Crucial at this stage of the research was the incorporation of the theories by art historian Georges DidiHuberman, in which he states that “works of art do not have just one life. They have the life of their own making, but also many (after) lives after that.” He continues, “they live like ghosts in history. In order to understand artworks we should not only think of them in the context of artistic mastery, but also include their contemporary meanings.” During her intervention, Karin de Wild similarly suggested that the “crucial question is (especially for interactive artworks) how do we recreate the past and how can we stimulate re-engagement with it?" In other words, how do we remember the past? The cultural clock always ticks on, and we all know that only fragments of history will survive. Some elements will stay the same, others will become obsolete or mutate. In 2017 the social, cultural and technological context is fundamentally different from 20 years ago.

Curator Emma Panza revisited during her participation in the meeting her investigation of the relations and overlappings between performative practice and curatorial practice; working with the archive of De Appel (Amsterdam) allows her to search for inspiration, and to develop strategies. In that sense, approaching the archive presented an opportunity for Emma to investigate the ways in which she could “perform” the role of curator. Moreover, curator Sarah Cook proposed during this second meeting a theoretical framework around the notion (borrowed from Hanna Hölling) that all artworks could be conceived of as temporal objects, inhabiting specific "relative durations". As Hanna Hölling questions herself, “Can we conceive of artworks in terms of their temporal duration – as events, performances and processes? Can artworks, including the recent portion of artistic production as well as traditional artworks, be rethought in terms of time and their intrinsic temporalities? Why and how would it matter for their conservation?” This idea, next to keywords presented by Cook borrowed this time by Domenico Quaranta’s in his article "Lost in Translation" such as ‘fidelity’ and ‘transparency’, offered a new research terrain for the project: the opportunity to rethink traditional paradigms of conservation that regard objects as fixed and static entities. Indeed, changeability and impermanence, characteristics that were posed as problematic at the beginning of this project, were transformed now into conditions of possibility for media and digital art’s survival. 

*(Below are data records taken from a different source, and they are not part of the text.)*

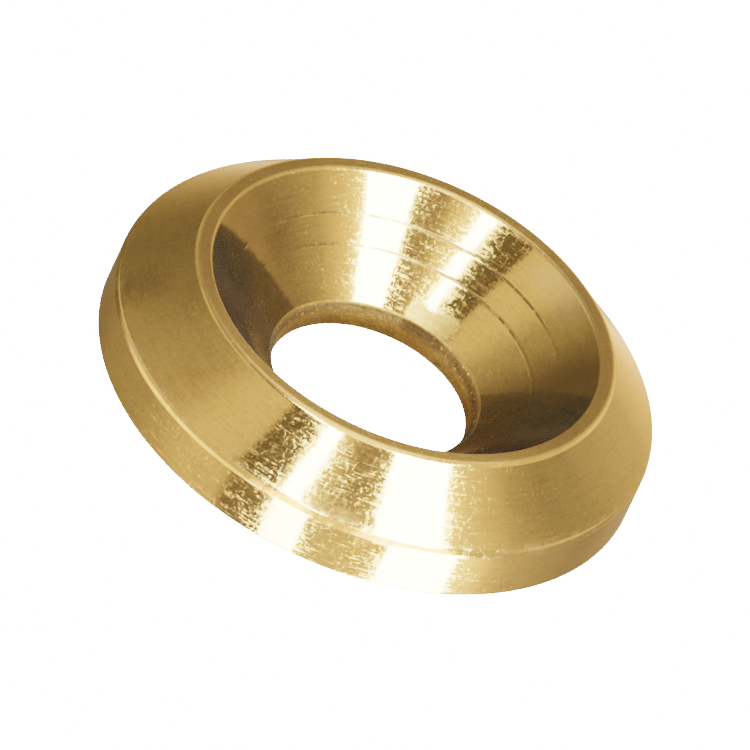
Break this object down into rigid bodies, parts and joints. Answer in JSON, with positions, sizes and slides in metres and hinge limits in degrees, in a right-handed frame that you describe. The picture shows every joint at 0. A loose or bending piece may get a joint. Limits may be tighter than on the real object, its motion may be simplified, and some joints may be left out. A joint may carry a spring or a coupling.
{
  "type": "countersunk finishing washer",
  "caption": "Solid turned brass finishing washer with a chamfered flank, a narrow flat rim and a countersunk seat that lets a flat-head screw sit flush.",
  "frame": {"origin": "centre of the flat underside, on the washer's axis", "axes": "+Z along the washer's axis, out of the countersunk side; the part is the same all round, so X and Y are free"},
  "size_m": [0.024, 0.024, 0.0051],
  "materials": {
    "turned_brass": "bright turned, with fine concentric tool marks and small pits"
  },
  "bodies": {
    "root": {"washer": "turned_brass"}
  },
  "joints": []
}
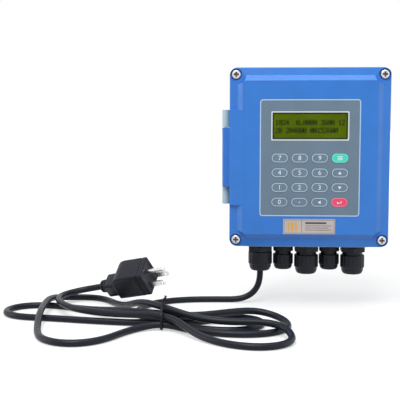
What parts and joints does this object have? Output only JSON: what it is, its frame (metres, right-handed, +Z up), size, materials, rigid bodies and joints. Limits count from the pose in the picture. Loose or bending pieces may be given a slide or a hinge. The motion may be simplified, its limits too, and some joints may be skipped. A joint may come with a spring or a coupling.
{
  "type": "ultrasonic flow meter",
  "caption": "Wall-mounted ultrasonic flow meter with a hinged lid, keypad, display, cable glands and a coiled mains cord with a plug.",
  "frame": {"origin": "middle of the back of the case, where it meets the wall", "axes": "+X to the right seen from the front, +Y into the wall, +Z up; the front faces -Y"},
  "size_m": [0.383, 0.2111, 0.2442],
  "materials": {
    "case_grey": "fine even texture",
    "lid_blue": "semi-gloss paint-like moulding",
    "gland_black": "satin nylon",
    "washer_rubber": "matte",
    "seal_rubber": "matte",
    "brass": "machined",
    "pin_steel": "drawn bar",
    "screw_steel": "zinc plated",
    "screw_nickel": "plated, slightly warm",
    "board_green": "solder mask on glass epoxy",
    "core_iron": "varnished laminations",
    "part_black": "moulded",
    "fuse_glass": "glass with plated caps",
    "relay_blue": "moulded",
    "terminal_green": "moulded",
    "cord_black": "satin jacket",
    "tie_black": "twist tie",
    "plug_black": "moulded",
    "pin_metal": "plated brass",
    "overlay_slate": "printed polyester film",
    "window_clear": "clear film",
    "display_olive": "backlit display",
    "cell_steel": "pressed steel in a black holder",
    "label_silver": "printed foil",
    "key_slate": "embossed film key",
    "key_turquoise": "embossed film key",
    "key_red": "embossed film key"
  },
  "bodies": {
    "base": {"base_shell": "case_grey", "lid_inserts": "brass", "hinge_pin": "pin_steel", "gland_bodies": "gland_black", "gland_washers": "washer_rubber", "gland_locknuts": "gland_black", "gland_seals": "seal_rubber", "power_board": "board_green", "power_board_screws": "screw_steel", "power_transformer": "core_iron", "smoothing_capacitors": "part_black", "mains_fuse": "fuse_glass", "fuse_clips": "brass", "output_relays": "relay_blue", "mains_terminal": "terminal_green", "signal_terminals": "terminal_green", "earth_stud": "brass", "mains_tail": "cord_black", "power_cord_lead": "cord_black", "power_cord_hank": "cord_black", "cord_tie": "tie_black", "plug_body": "plug_black", "plug_pins": "pin_metal"},
    "lid": {"lid_shell": "lid_blue", "lid_gasket": "seal_rubber", "keypad_overlay": "overlay_slate", "lcd_window": "window_clear", "lcd_display": "display_olive", "lcd_frame": "part_black", "main_board": "board_green", "main_board_screws": "screw_steel", "key_switches": "part_black", "board_chips": "part_black", "clock_battery": "cell_steel", "label_plate": "label_silver"},
    "key_7_cap": {"key_7": "key_slate"},
    "key_8_cap": {"key_8": "key_slate"},
    "key_9_cap": {"key_9": "key_slate"},
    "key_menu_cap": {"key_menu": "key_turquoise"},
    "key_4_cap": {"key_4": "key_slate"},
    "key_5_cap": {"key_5": "key_slate"},
    "key_6_cap": {"key_6": "key_slate"},
    "key_up_cap": {"key_up": "key_slate"},
    "key_1_cap": {"key_1": "key_slate"},
    "key_2_cap": {"key_2": "key_slate"},
    "key_3_cap": {"key_3": "key_slate"},
    "key_down_cap": {"key_down": "key_slate"},
    "key_0_cap": {"key_0": "key_slate"},
    "key_dot_cap": {"key_dot": "key_slate"},
    "key_left_cap": {"key_left": "key_slate"},
    "key_enter_cap": {"key_enter": "key_red"},
    "lid_screw_1_body": {"lid_screw_1": "screw_nickel"},
    "lid_screw_2_body": {"lid_screw_2": "screw_nickel"},
    "lid_screw_3_body": {"lid_screw_3": "screw_nickel"},
    "lid_screw_4_body": {"lid_screw_4": "screw_nickel"},
    "gland_nut_1_body": {"gland_nut_1": "gland_black"},
    "gland_nut_2_body": {"gland_nut_2": "gland_black"},
    "gland_nut_3_body": {"gland_nut_3": "gland_black"},
    "gland_nut_4_body": {"gland_nut_4": "gland_black"},
    "gland_nut_5_body": {"gland_nut_5": "gland_black"}
  },
  "joints": [
    {"name": "lid_hinge", "type": "hinge", "parent": "base", "child": "lid", "pos_m": [-0.084, -0.033, 0], "axis": [0, 0, -1], "range_deg": [0, 150]},
    {"name": "key_7_press", "type": "slide", "parent": "lid", "child": "key_7_cap", "axis": [0, 1, 0], "range_m": [0, 0.0004], "stiffness_N_per_m": 1000, "springref_m": -0.001},
    {"name": "key_8_press", "type": "slide", "parent": "lid", "child": "key_8_cap", "axis": [0, 1, 0], "range_m": [0, 0.0004], "stiffness_N_per_m": 1000, "springref_m": -0.001},
    {"name": "key_9_press", "type": "slide", "parent": "lid", "child": "key_9_cap", "axis": [0, 1, 0], "range_m": [0, 0.0004], "stiffness_N_per_m": 1000, "springref_m": -0.001},
    {"name": "key_menu_press", "type": "slide", "parent": "lid", "child": "key_menu_cap", "axis": [0, 1, 0], "range_m": [0, 0.0004], "stiffness_N_per_m": 1000, "springref_m": -0.001},
    {"name": "key_4_press", "type": "slide", "parent": "lid", "child": "key_4_cap", "axis": [0, 1, 0], "range_m": [0, 0.0004], "stiffness_N_per_m": 1000, "springref_m": -0.001},
    {"name": "key_5_press", "type": "slide", "parent": "lid", "child": "key_5_cap", "axis": [0, 1, 0], "range_m": [0, 0.0004], "stiffness_N_per_m": 1000, "springref_m": -0.001},
    {"name": "key_6_press", "type": "slide", "parent": "lid", "child": "key_6_cap", "axis": [0, 1, 0], "range_m": [0, 0.0004], "stiffness_N_per_m": 1000, "springref_m": -0.001},
    {"name": "key_up_press", "type": "slide", "parent": "lid", "child": "key_up_cap", "axis": [0, 1, 0], "range_m": [0, 0.0004], "stiffness_N_per_m": 1000, "springref_m": -0.001},
    {"name": "key_1_press", "type": "slide", "parent": "lid", "child": "key_1_cap", "axis": [0, 1, 0], "range_m": [0, 0.0004], "stiffness_N_per_m": 1000, "springref_m": -0.001},
    {"name": "key_2_press", "type": "slide", "parent": "lid", "child": "key_2_cap", "axis": [0, 1, 0], "range_m": [0, 0.0004], "stiffness_N_per_m": 1000, "springref_m": -0.001},
    {"name": "key_3_press", "type": "slide", "parent": "lid", "child": "key_3_cap", "axis": [0, 1, 0], "range_m": [0, 0.0004], "stiffness_N_per_m": 1000, "springref_m": -0.001},
    {"name": "key_down_press", "type": "slide", "parent": "lid", "child": "key_down_cap", "axis": [0, 1, 0], "range_m": [0, 0.0004], "stiffness_N_per_m": 1000, "springref_m": -0.001},
    {"name": "key_0_press", "type": "slide", "parent": "lid", "child": "key_0_cap", "axis": [0, 1, 0], "range_m": [0, 0.0004], "stiffness_N_per_m": 1000, "springref_m": -0.001},
    {"name": "key_dot_press", "type": "slide", "parent": "lid", "child": "key_dot_cap", "axis": [0, 1, 0], "range_m": [0, 0.0004], "stiffness_N_per_m": 1000, "springref_m": -0.001},
    {"name": "key_left_press", "type": "slide", "parent": "lid", "child": "key_left_cap", "axis": [0, 1, 0], "range_m": [0, 0.0004], "stiffness_N_per_m": 1000, "springref_m": -0.001},
    {"name": "key_enter_press", "type": "slide", "parent": "lid", "child": "key_enter_cap", "axis": [0, 1, 0], "range_m": [0, 0.0004], "stiffness_N_per_m": 1000, "springref_m": -0.001},
    {"name": "lid_screw_1_out", "type": "slide", "parent": "lid", "child": "lid_screw_1_body", "axis": [0, -1, 0], "range_m": [0, 0.006]},
    {"name": "lid_screw_2_out", "type": "slide", "parent": "lid", "child": "lid_screw_2_body", "axis": [0, -1, 0], "range_m": [0, 0.006]},
    {"name": "lid_screw_3_out", "type": "slide", "parent": "lid", "child": "lid_screw_3_body", "axis": [0, -1, 0], "range_m": [0, 0.006]},
    {"name": "lid_screw_4_out", "type": "slide", "parent": "lid", "child": "lid_screw_4_body", "axis": [0, -1, 0], "range_m": [0, 0.006]},
    {"name": "gland_nut_1_turn", "type": "hinge", "parent": "base", "child": "gland_nut_1_body", "pos_m": [-0.048, -0.02, -0.109], "axis": [0, 0, 1], "range_deg": [0, 360]},
    {"name": "gland_nut_2_turn", "type": "hinge", "parent": "base", "child": "gland_nut_2_body", "pos_m": [-0.024, -0.016, -0.1093], "axis": [0, 0, 1], "range_deg": [0, 360]},
    {"name": "gland_nut_3_turn", "type": "hinge", "parent": "base", "child": "gland_nut_3_body", "pos_m": [0, -0.02, -0.112], "axis": [0, 0, 1], "range_deg": [0, 360]},
    {"name": "gland_nut_4_turn", "type": "hinge", "parent": "base", "child": "gland_nut_4_body", "pos_m": [0.024, -0.016, -0.1093], "axis": [0, 0, 1], "range_deg": [0, 360]},
    {"name": "gland_nut_5_turn", "type": "hinge", "parent": "base", "child": "gland_nut_5_body", "pos_m": [0.048, -0.02, -0.112], "axis": [0, 0, 1], "range_deg": [0, 360]}
  ]
}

The incorporation of Annet Dekker’s investigation of storytelling as a means of navigating archived material was crucial at this point. First, she recounted the ways in which archived Geocities webpages were deployed by artists Olia Lialina and Dragan Espenschied. She related such strategies of preserving online cultures to storytelling techniques. Second, by selecting works by artist Erica Scourti – The Outage (2014) and The Dark Archive (2016) – she revealed dimensions of automated online archiving that exceed the subject of the archive’s own memory: as a result of this excess, the archive in turn becomes a site for the reinterpretation of everyday life through the production of new narratives. For Dekker, the question remains: How can  storytelling be used as a strategy for preservation? Further investigation of the efficacies of such an approach would appeal to disciplines like archaeology, oral history, and ethnography, in which the analysis of storytelling has a more firmly established status as a research method.